– Мне неприятно здесь быть…

– Ну вот, начинается… – сказал он почти с раздражением. – Ну в чем дело? Куда ты?

Голос у него был прерывающийся, торопливый, и руки дрожали, когда он хотел удержать меня.

У меня тоже дрожали руки и билось до темноты в глазах сердце. Но было точно два каких-то враждебных настроения: одно выражалось в волнении и замирании сердца от сознания, что мы одни с ним в комнате и сюда никто не придет, другое – в сознании, что все не так: и его воровски поспешный шепот, и жадная торопливость, и потеря обычного вызывающего спокойствия и самообладания. Как будто он думал только об одном, чтобы успеть до прихода товарищей. А при малейшем упорстве с моей стороны у него мелькало нетерпеливое раздражение.

Мы, женщины, даже при наличности любви не можем относиться слишком прямолинейно к ф а к т у. Для нас факт всегда на последнем месте, а на первом – увлечение самим человеком, его умом, его талантом, его душой, его нежностью. Мы всегда хотим сначала слияния не физического порядка, а какого-то другого. Когда же этого нет и женщина все-таки уступает, подчинившись случайному угару голой чувственности, тогда вместо полноты и счастья чувствуется отвращение к себе. Точно ощущение какого-то падения и острая неприязнь к мужчине как нечуткому человеку, который заставил испытать неприятное, омерзительное ощущение чего-то нечистого, отчего он сам после этого становится противен, как участник в этом нечистом, как причина его.

Мне все уже мешало: и непокрытые постели, и яичная скорлупа на окнах, и грязь, и его изменившийся вид, и уже отчетливое сознание, что все это происходит не так, как следовало бы.

– Я не могу здесь оставаться!.. – сказала я почти со слезами.

– Что же тебе нужно? Хорошая обстановка? Поэзии не хватает? Так я не барон какой-нибудь… – ответил он уже с прорвавшейся досадой и раздражением.

Очевидно, мое лицо изменилось от этого его окрика, потому что он сейчас же торопливо, как бы стараясь сгладить впечатление, прибавил:

– Ну, будет тебе, что, правда… скоро могут прийти.

Нужно было решительно уйти. Но во мне, так же как и в нем, было то противное чувство голого желания от сознания того, что мы одни с ним в комнате. И я, обманывая себя, не уходила, точно я ждала, что что-то может перемениться…

– Постой, я тебе сейчас устрою поэзию, – сказал он и погасил лампу. От этого правда стало лучше, потому что не бросались в глаза постели, бутылки из-под постного масла и окурки на полу.

Я подошла к окну и с бьющимся сердцем и ничего не видящими глазами стала к нему спиной.

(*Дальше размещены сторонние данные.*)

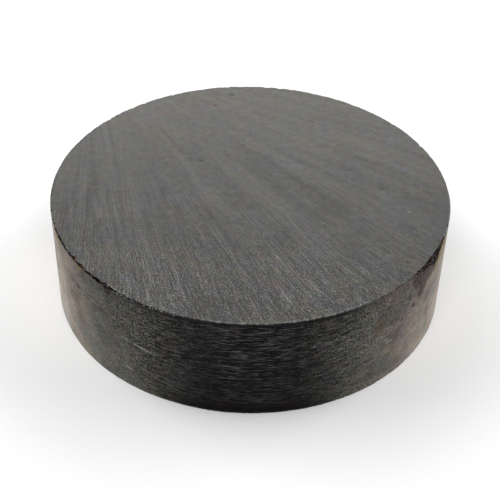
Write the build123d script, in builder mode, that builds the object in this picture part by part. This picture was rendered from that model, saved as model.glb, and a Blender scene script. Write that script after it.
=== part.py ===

За моей спиной было молчание, как будто он не знал, что ему делать. Сердце у меня так билось, что отдавалось в ушах, и я с напряжением и волнением ждала чего-то.

Наконец он подошел ко мне, остановился сзади, обнял мою шею рукой и остановился, очевидно, глядя тоже в окно. Не оборачиваясь, я не могла видеть направление его взгляда. Я была благодарна ему за то, что он обнял меня. Мне хотелось долго, долго стоять так, чувствуя на своей шее его руку.

А он уже начинал выражать нетерпение.

– Ну что же, ты так и будешь стоять здесь? – говорил он, очевидно, думая о том, что скоро могут вернуться товарищи, а я без толку стою у окна.

И он потянул меня за руку по направлению к постели.

Но я испуганно отстранилась.

– Ну, будет, ну, пойдем сюда, сядем.

Я стояла по-прежнему спиной к нему и отрицательно трясла головой при его попытках отвести меня от окна.

Он отошел от меня. Несколько времени мы молчали. Я стояла не обертываясь и с замиранием сердца ждала, что он поцелует меня сзади в шею или в плечо. Но он не поцеловал, а, подойдя, еще настойчивее и нетерпеливее тянул меня от окна.